Prima di arrivare al pentolone devo fare una premessa. Erano tempi in cui il concetto di “comportamento ecologico” non aveva patria. Per carità, i nostri genitori raccoglievano tutte le tracce del nostro passaggio e le riportavano a valle ma, lo confesso, si accendevano fuochi liberi. Fatti con saggezza, ma sempre fuochi liberi erano.
Ma senza fuoco non c’è pentolone, quindi, per un attimo mettete da parte le sopravvenute e sacrosante regole del Parco e pentolone sia.
Dicevo? Ah sì. Fra i numerosi giochi ai quali ci dedicavamo, i grandi ci portavano in giro per il bosco a raccogliere legna. Quando il quantitativo era sufficiente si tornava alla base e la legna veniva posta sotto il treppiede, si accendeva il fuoco e si metteva a bollire il pentolone pieno di acqua miracolosa nella quale venivano cotti gli spaghetti aglio e olio più buoni della mia vita. Sulla brace che restava veniva poi poggiata la griglia per cuocere una tale quantità di cibo che potevamo sfamare il Congo.
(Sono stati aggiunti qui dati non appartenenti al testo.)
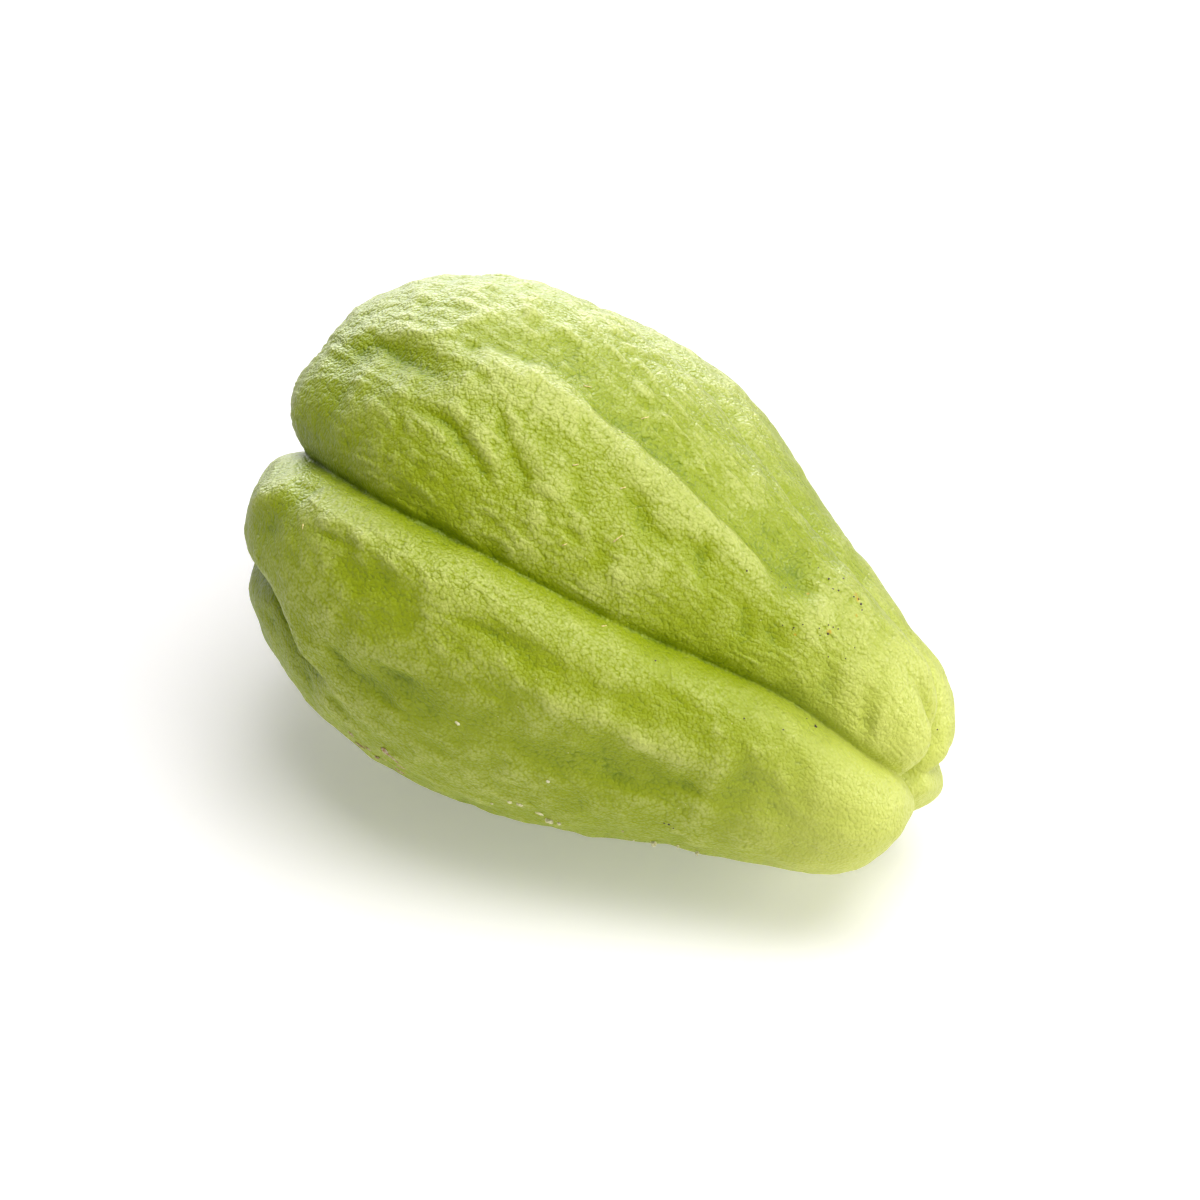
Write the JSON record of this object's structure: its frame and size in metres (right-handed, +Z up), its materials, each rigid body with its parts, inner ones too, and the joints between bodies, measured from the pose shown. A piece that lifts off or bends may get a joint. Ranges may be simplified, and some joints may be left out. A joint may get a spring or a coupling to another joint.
{
  "type": "chayote squash",
  "caption": "Pear-shaped green fruit with deep furrows between rounded lobes, lying on its side with its stem end tipped down, resting on a small flat spot.",
  "frame": {"origin": "on the surface that the fruit rests on, in the middle of the fruit's box", "axes": "+X along the fruit towards its narrow stem end, +Z up, -Y towards the side that the picture shows"},
  "size_m": [0.1208, 0.0854, 0.0851],
  "materials": {
    "skin": "satin, pale yellow-green fruit skin"
  },
  "bodies": {
    "root": {"chayote": "skin"}
  },
  "joints": []
}
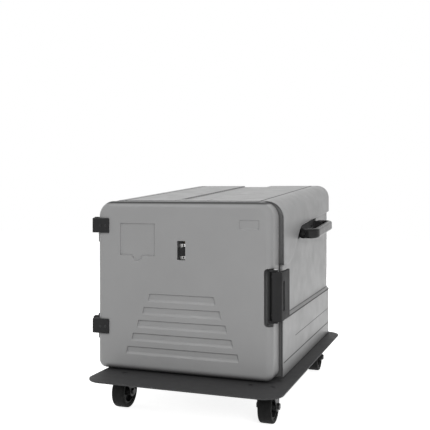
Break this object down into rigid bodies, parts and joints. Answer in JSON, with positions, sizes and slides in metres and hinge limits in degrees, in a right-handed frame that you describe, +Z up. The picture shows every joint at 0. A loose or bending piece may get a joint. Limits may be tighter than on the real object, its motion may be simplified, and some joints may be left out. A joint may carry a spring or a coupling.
{
  "type": "insulated food carrier",
  "caption": "Front-loading insulated food carrier with a ribbed swing door, side latch, vent and bail handles, on a flat caster dolly.",
  "frame": {"origin": "on the floor, below the middle of the dolly's length, on the carrier's centre line", "axes": "+Z up, +Y from the door to the back, +X to the latch side"},
  "size_m": [0.56, 0.764, 0.5549],
  "materials": {
    "deck": "fine textured dark grey powder coat",
    "black_steel": "satin black coat",
    "zinc": "zinc plated",
    "stainless": "brushed stainless steel",
    "shell_plastic": "slate grey rotomoulded polyethylene, fine orange peel",
    "liner_plastic": "slate grey polyethylene, smooth satin",
    "foam": "rigid polyurethane foam",
    "black_plastic": "satin moulded nylon",
    "black_gloss": "polished moulded nylon",
    "gasket_rubber": "soft matt seal",
    "stud_rubber": "hard matt rubber",
    "vent_metal": "bright brushed steel",
    "hub_plastic": "satin moulded polyamide",
    "tread_rubber": "matt black rubber"
  },
  "bodies": {
    "dolly": {"deck_plate": "deck", "locating_studs": "stud_rubber", "caster_bolts": "black_steel", "caster_nuts": "zinc", "caster_plate_front_left": "black_steel", "caster_plate_front_right": "black_steel", "caster_plate_rear_left": "black_steel", "caster_plate_rear_right": "black_steel"},
    "carrier": {"outer_shell": "shell_plastic", "insulation": "foam", "inner_liner": "liner_plastic", "pan_rail_left": "liner_plastic", "pan_rail_right": "liner_plastic", "hinge_body_leaf_lower": "black_plastic", "hinge_body_leaf_upper": "black_plastic", "hinge_pins": "black_steel", "body_screws": "black_steel", "latch_keeper": "stainless", "handle_bracket_left": "black_plastic", "handle_bracket_right": "black_plastic", "handle_pins_left": "stainless", "handle_pins_right": "stainless"},
    "door": {"door_skin": "shell_plastic", "door_insulation": "foam", "door_liner": "liner_plastic", "door_gasket": "gasket_rubber", "hinge_door_leaf_lower": "black_plastic", "hinge_door_leaf_upper": "black_plastic", "door_screws": "black_steel", "vent_plate": "vent_metal", "latch_base": "black_plastic", "latch_pin": "stainless"},
    "latch": {"latch_lever": "black_plastic"},
    "vent": {"vent_slider": "black_gloss"},
    "handle_left_bail": {"handle_left": "black_gloss"},
    "handle_right_bail": {"handle_right": "black_gloss"},
    "swivel_front_left": {"caster_fork_front_left": "black_steel", "caster_axle_front_left": "zinc"},
    "wheel_front_left": {"wheel_hub_front_left": "hub_plastic", "wheel_tyre_front_left": "tread_rubber"},
    "swivel_front_right": {"caster_fork_front_right": "black_steel", "caster_axle_front_right": "zinc"},
    "wheel_front_right": {"wheel_hub_front_right": "hub_plastic", "wheel_tyre_front_right": "tread_rubber"},
    "swivel_rear_left": {"caster_fork_rear_left": "black_steel", "caster_axle_rear_left": "zinc"},
    "wheel_rear_left": {"wheel_hub_rear_left": "hub_plastic", "wheel_tyre_rear_left": "tread_rubber"},
    "swivel_rear_right": {"caster_fork_rear_right": "black_steel", "caster_axle_rear_right": "zinc"},
    "wheel_rear_right": {"wheel_hub_rear_right": "hub_plastic", "wheel_tyre_rear_right": "tread_rubber"}
  },
  "joints": [
    {"name": "swivel_turn_front_left", "type": "hinge", "parent": "dolly", "child": "swivel_front_left", "pos_m": [-0.168, -0.26, 0.0886], "axis": [0, 0, 1], "continuous": true},
    {"name": "wheel_roll_front_left", "type": "hinge", "parent": "swivel_front_left", "child": "wheel_front_left", "pos_m": [-0.168, -0.233, 0.04], "axis": [1, 0, 0], "continuous": true},
    {"name": "swivel_turn_front_right", "type": "hinge", "parent": "dolly", "child": "swivel_front_right", "pos_m": [0.204, -0.26, 0.0886], "axis": [0, 0, 1], "continuous": true},
    {"name": "wheel_roll_front_right", "type": "hinge", "parent": "swivel_front_right", "child": "wheel_front_right", "pos_m": [0.204, -0.233, 0.04], "axis": [1, 0, 0], "continuous": true},
    {"name": "swivel_turn_rear_left", "type": "hinge", "parent": "dolly", "child": "swivel_rear_left", "pos_m": [-0.168, 0.26, 0.0886], "axis": [0, 0, 1], "continuous": true},
    {"name": "wheel_roll_rear_left", "type": "hinge", "parent": "swivel_rear_left", "child": "wheel_rear_left", "pos_m": [-0.168, 0.287, 0.04], "axis": [1, 0, 0], "continuous": true},
    {"name": "swivel_turn_rear_right", "type": "hinge", "parent": "dolly", "child": "swivel_rear_right", "pos_m": [0.204, 0.26, 0.0886], "axis": [0, 0, 1], "continuous": true},
    {"name": "wheel_roll_rear_right", "type": "hinge", "parent": "swivel_rear_right", "child": "wheel_rear_right", "pos_m": [0.204, 0.287, 0.04], "axis": [1, 0, 0], "continuous": true},
    {"name": "carrier_lift", "type": "slide", "parent": "dolly", "child": "carrier", "axis": [0, 0, 1], "range_m": [0, 0.12]},
    {"name": "door_hinge", "type": "hinge", "parent": "carrier", "child": "door", "pos_m": [-0.241, -0.243, 0.299], "axis": [0, 0, 1], "range_deg": [-180, 0]},
    {"name": "latch_pivot", "type": "hinge", "parent": "door", "child": "latch", "pos_m": [0.23, -0.2665, 0.299], "axis": [0, 0, 1], "range_deg": [-80, 0]},
    {"name": "vent_slide", "type": "slide", "parent": "door", "child": "vent", "axis": [0, 0, 1], "range_m": [0, 0.007]},
    {"name": "handle_swing_left", "type": "hinge", "parent": "carrier", "child": "handle_left_bail", "pos_m": [-0.2415, 0.076, 0.436], "axis": [0, -0.9977, -0.068], "range_deg": [-8, 85]},
    {"name": "handle_swing_right", "type": "hinge", "parent": "carrier", "child": "handle_right_bail", "pos_m": [0.2415, 0.076, 0.436], "axis": [0, 0.9977, 0.068], "range_deg": [-8, 85]}
  ]
}
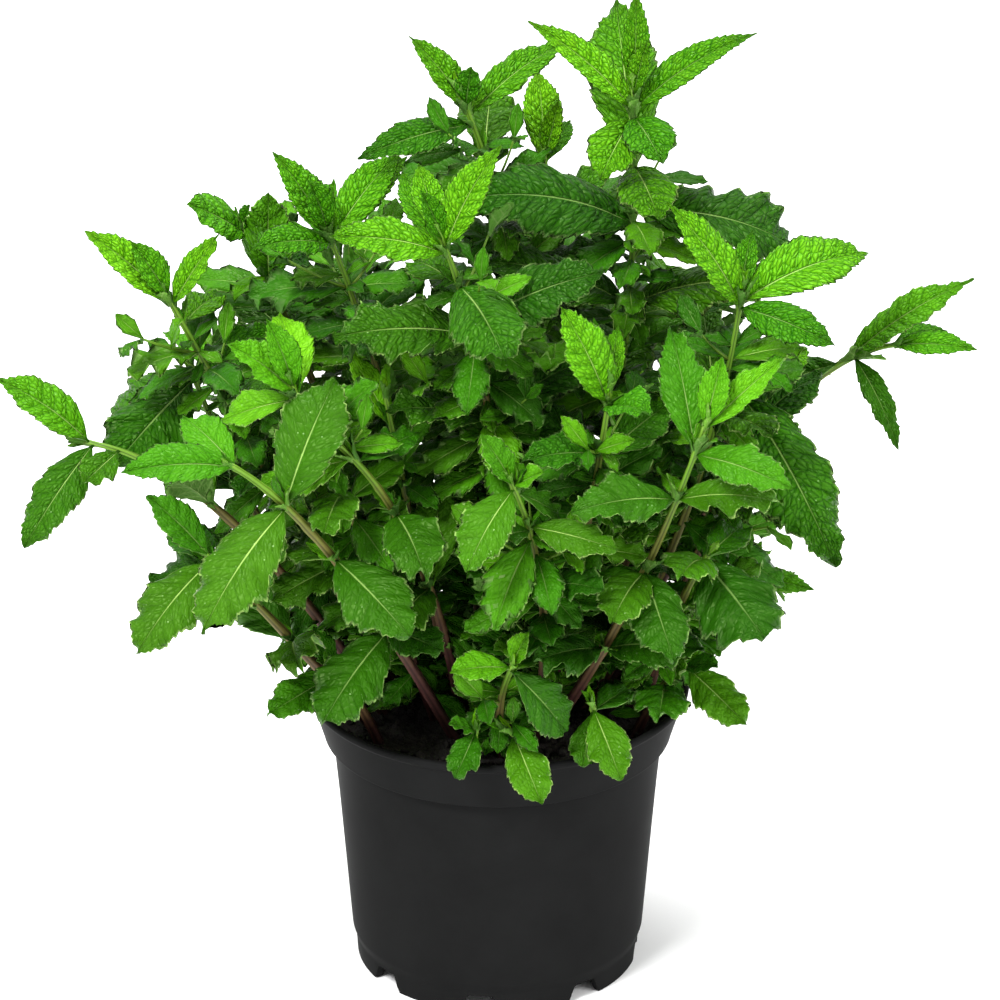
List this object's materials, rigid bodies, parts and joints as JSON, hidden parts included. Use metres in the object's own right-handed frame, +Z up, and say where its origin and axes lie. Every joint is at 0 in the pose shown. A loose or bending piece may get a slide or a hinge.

Gran finale con cocomero lasciato in fresco sotto una fratta.
Sì, lo so, non è esattamente il resoconto della giornata di vacanza di una famiglia milanese, ma che dobbiamo fare, nuie simm do Sud.
Comunque, dopo le abbondanti libagioni i maschi adulti spiaggiavano sulle sdraie per una mega pennica e noi ragazzini ne approfittavamo per continuare a giocare ai piccoli esploratori, nonostante incombessero su di noi i rituali “AHEEEEEEEE” urlati dalla dea Nonna-mamma-zia alla quale, evidentemente, l’abbondanza del cibo non provocava nessun disagio post-prandiale.
Tutto finiva all’imbrunire, quando si smontava l’accampamento e si tornava giù con noi piccoli sfiniti, felici e contenti.
Perché per noi bambini di pianura, di sabbia e telline, acqua salata e sole cocente, arrivare in quel bosco ombroso era il viaggio nel luogo più lontano, fantastico e misterioso che potessimo immaginare.
E per me, dopo tanti anni, è ancora un po’ così.